§ Task to carry out
Starting at the line that has "[round(v, 3) for" and stopping after the line that has "in imported if", reproduce the listing below exactly; omit everything else.

§ Material provided
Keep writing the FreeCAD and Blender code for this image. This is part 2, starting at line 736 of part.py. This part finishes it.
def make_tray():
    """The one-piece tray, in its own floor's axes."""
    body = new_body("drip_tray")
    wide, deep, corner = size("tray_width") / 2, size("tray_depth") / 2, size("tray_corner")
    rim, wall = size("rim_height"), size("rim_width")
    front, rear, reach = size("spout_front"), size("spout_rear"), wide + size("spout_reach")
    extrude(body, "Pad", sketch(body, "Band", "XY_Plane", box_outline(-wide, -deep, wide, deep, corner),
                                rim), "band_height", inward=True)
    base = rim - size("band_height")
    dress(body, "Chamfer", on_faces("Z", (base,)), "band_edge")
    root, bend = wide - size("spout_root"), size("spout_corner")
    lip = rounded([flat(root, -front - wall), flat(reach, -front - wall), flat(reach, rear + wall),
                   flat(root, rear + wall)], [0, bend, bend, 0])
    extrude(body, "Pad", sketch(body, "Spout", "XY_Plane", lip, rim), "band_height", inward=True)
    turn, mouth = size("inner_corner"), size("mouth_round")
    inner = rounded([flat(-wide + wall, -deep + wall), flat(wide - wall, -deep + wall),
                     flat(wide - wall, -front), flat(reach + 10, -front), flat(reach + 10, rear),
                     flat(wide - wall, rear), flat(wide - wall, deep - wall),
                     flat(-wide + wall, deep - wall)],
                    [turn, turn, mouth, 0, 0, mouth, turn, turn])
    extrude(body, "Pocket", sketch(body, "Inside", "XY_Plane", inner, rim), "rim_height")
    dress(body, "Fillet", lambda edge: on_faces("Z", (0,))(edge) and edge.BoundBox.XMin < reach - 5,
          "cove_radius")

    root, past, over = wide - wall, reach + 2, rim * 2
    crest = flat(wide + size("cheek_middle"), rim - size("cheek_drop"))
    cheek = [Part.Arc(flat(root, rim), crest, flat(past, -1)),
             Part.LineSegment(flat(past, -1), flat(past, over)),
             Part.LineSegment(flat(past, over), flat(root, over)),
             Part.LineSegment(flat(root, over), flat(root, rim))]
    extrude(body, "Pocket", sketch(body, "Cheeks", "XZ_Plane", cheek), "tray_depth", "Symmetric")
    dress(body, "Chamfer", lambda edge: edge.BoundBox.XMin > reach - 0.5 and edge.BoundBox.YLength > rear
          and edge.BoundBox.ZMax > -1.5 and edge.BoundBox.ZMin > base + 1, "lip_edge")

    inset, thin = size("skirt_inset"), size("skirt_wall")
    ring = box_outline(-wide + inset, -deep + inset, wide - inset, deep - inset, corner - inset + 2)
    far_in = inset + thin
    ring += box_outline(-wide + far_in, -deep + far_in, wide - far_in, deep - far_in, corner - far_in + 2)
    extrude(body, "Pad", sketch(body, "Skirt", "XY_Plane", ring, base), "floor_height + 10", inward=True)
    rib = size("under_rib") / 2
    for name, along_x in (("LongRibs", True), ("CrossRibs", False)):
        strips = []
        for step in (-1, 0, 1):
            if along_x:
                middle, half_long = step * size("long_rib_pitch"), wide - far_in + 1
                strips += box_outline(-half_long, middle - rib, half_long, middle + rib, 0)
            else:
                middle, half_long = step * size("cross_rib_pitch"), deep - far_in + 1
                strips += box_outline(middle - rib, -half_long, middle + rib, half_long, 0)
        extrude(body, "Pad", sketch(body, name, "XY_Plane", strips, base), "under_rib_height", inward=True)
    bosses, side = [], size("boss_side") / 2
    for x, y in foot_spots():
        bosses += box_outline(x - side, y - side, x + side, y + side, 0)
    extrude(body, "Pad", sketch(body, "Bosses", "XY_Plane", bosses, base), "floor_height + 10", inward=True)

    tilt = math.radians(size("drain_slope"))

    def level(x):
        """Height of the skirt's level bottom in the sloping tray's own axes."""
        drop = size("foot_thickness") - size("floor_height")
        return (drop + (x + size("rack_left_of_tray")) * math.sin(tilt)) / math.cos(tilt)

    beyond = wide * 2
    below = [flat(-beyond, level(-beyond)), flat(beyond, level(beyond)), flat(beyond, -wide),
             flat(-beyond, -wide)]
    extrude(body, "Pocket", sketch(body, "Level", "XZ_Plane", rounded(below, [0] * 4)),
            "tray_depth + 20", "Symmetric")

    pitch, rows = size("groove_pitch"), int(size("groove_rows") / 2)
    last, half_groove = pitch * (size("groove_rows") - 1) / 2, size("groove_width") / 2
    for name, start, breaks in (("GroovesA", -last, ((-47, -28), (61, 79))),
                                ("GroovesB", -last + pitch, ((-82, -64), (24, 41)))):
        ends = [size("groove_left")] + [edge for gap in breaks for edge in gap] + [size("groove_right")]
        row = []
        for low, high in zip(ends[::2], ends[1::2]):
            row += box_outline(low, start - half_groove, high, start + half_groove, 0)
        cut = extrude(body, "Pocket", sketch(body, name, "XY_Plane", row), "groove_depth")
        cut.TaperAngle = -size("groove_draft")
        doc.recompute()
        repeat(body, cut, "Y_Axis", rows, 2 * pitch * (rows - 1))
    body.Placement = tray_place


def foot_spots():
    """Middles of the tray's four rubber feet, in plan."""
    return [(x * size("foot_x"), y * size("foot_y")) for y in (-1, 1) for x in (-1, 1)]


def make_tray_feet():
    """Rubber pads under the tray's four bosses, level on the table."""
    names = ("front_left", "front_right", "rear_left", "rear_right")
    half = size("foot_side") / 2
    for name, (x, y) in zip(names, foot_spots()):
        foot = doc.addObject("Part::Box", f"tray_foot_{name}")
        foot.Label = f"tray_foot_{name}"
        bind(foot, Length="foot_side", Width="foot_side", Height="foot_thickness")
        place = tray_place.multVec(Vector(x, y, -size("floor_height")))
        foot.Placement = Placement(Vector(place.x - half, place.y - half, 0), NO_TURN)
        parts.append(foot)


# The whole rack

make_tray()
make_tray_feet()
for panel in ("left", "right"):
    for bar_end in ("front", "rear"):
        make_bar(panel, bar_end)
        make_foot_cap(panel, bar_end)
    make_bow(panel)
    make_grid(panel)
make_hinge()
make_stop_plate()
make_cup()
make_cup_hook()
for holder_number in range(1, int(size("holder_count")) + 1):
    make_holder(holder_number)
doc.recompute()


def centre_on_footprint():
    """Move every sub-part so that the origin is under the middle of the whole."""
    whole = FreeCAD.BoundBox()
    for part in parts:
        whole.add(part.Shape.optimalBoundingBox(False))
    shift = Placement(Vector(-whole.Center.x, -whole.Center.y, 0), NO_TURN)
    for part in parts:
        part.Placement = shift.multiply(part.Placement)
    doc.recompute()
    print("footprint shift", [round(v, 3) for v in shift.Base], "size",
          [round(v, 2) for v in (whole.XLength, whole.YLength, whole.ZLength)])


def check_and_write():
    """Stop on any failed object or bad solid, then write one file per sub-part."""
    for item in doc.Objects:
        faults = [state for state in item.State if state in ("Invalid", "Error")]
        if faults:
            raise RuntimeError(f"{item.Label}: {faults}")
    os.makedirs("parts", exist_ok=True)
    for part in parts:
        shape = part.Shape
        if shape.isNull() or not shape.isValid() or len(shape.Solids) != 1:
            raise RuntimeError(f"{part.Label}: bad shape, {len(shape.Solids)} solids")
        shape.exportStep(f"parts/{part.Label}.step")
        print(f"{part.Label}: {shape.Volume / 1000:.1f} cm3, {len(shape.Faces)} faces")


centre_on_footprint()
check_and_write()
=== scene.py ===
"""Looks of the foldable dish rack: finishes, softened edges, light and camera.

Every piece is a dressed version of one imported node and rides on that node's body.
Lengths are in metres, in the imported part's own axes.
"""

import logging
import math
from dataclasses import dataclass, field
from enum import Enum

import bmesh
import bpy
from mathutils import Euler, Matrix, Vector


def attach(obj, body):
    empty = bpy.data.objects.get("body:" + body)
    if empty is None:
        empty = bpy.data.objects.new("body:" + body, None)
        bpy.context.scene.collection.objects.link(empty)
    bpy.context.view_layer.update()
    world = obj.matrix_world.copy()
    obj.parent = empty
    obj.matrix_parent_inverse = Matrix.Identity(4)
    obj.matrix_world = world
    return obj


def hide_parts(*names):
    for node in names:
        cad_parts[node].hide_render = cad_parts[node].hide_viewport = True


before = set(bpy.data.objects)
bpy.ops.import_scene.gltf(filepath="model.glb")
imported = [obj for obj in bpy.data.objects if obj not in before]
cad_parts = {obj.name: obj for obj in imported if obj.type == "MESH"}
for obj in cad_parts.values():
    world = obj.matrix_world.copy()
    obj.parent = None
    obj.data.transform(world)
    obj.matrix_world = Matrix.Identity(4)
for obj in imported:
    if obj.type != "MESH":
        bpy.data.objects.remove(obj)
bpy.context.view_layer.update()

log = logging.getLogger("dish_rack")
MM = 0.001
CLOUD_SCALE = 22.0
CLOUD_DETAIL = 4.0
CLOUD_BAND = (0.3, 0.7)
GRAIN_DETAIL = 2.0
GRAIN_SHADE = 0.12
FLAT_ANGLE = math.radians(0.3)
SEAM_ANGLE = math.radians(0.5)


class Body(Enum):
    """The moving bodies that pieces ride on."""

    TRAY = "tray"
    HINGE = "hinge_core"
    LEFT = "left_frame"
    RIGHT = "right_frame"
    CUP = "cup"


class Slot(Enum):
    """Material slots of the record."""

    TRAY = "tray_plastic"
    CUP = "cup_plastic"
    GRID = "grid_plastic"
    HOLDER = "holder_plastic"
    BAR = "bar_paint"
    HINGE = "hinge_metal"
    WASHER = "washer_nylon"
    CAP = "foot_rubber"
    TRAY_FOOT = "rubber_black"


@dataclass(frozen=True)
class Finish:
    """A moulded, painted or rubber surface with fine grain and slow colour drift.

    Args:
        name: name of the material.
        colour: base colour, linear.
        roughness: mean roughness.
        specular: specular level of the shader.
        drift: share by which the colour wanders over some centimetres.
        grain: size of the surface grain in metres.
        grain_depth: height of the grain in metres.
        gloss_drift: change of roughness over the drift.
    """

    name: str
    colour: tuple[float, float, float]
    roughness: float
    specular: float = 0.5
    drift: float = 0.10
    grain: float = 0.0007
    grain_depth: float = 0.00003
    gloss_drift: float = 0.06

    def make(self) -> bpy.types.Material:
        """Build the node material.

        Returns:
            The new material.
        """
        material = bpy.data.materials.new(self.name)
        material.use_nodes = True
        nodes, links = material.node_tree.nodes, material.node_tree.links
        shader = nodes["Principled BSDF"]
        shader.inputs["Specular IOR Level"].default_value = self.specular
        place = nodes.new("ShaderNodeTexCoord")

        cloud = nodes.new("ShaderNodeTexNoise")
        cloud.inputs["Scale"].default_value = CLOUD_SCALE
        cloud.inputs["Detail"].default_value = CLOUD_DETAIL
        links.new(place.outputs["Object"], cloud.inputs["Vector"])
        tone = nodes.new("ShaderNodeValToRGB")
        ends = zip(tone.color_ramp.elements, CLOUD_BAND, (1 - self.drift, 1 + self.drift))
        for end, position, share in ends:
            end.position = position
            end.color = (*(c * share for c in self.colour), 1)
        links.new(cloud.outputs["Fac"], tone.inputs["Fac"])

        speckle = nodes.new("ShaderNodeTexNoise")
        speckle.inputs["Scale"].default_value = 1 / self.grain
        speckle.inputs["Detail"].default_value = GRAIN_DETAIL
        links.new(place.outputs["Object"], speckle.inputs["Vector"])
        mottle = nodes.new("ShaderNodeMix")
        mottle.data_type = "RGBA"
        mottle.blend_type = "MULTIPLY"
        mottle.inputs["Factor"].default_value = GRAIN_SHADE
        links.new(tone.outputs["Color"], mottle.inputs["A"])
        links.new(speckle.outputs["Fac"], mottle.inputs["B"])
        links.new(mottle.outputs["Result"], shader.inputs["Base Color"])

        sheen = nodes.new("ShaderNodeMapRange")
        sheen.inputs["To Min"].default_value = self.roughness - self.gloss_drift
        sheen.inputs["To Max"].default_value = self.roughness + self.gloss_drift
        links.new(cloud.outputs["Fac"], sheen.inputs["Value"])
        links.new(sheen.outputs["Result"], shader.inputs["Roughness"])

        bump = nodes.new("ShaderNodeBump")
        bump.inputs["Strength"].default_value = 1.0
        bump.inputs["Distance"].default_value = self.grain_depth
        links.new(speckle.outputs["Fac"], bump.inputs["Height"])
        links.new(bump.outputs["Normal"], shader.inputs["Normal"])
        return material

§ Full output
    print("footprint shift", [round(v, 3) for v in shift.Base], "size",
          [round(v, 2) for v in (whole.XLength, whole.YLength, whole.ZLength)])


def check_and_write():
    """Stop on any failed object or bad solid, then write one file per sub-part."""
    for item in doc.Objects:
        faults = [state for state in item.State if state in ("Invalid", "Error")]
        if faults:
            raise RuntimeError(f"{item.Label}: {faults}")
    os.makedirs("parts", exist_ok=True)
    for part in parts:
        shape = part.Shape
        if shape.isNull() or not shape.isValid() or len(shape.Solids) != 1:
            raise RuntimeError(f"{part.Label}: bad shape, {len(shape.Solids)} solids")
        shape.exportStep(f"parts/{part.Label}.step")
        print(f"{part.Label}: {shape.Volume / 1000:.1f} cm3, {len(shape.Faces)} faces")


centre_on_footprint()
check_and_write()
=== scene.py ===
"""Looks of the foldable dish rack: finishes, softened edges, light and camera.

Every piece is a dressed version of one imported node and rides on that node's body.
Lengths are in metres, in the imported part's own axes.
"""

import logging
import math
from dataclasses import dataclass, field
from enum import Enum

import bmesh
import bpy
from mathutils import Euler, Matrix, Vector


def attach(obj, body):
    empty = bpy.data.objects.get("body:" + body)
    if empty is None:
        empty = bpy.data.objects.new("body:" + body, None)
        bpy.context.scene.collection.objects.link(empty)
    bpy.context.view_layer.update()
    world = obj.matrix_world.copy()
    obj.parent = empty
    obj.matrix_parent_inverse = Matrix.Identity(4)
    obj.matrix_world = world
    return obj


def hide_parts(*names):
    for node in names:
        cad_parts[node].hide_render = cad_parts[node].hide_viewport = True


before = set(bpy.data.objects)
bpy.ops.import_scene.gltf(filepath="model.glb")
imported = [obj for obj in bpy.data.objects if obj not in before]
cad_parts = {obj.name: obj for obj in imported if obj.type == "MESH"}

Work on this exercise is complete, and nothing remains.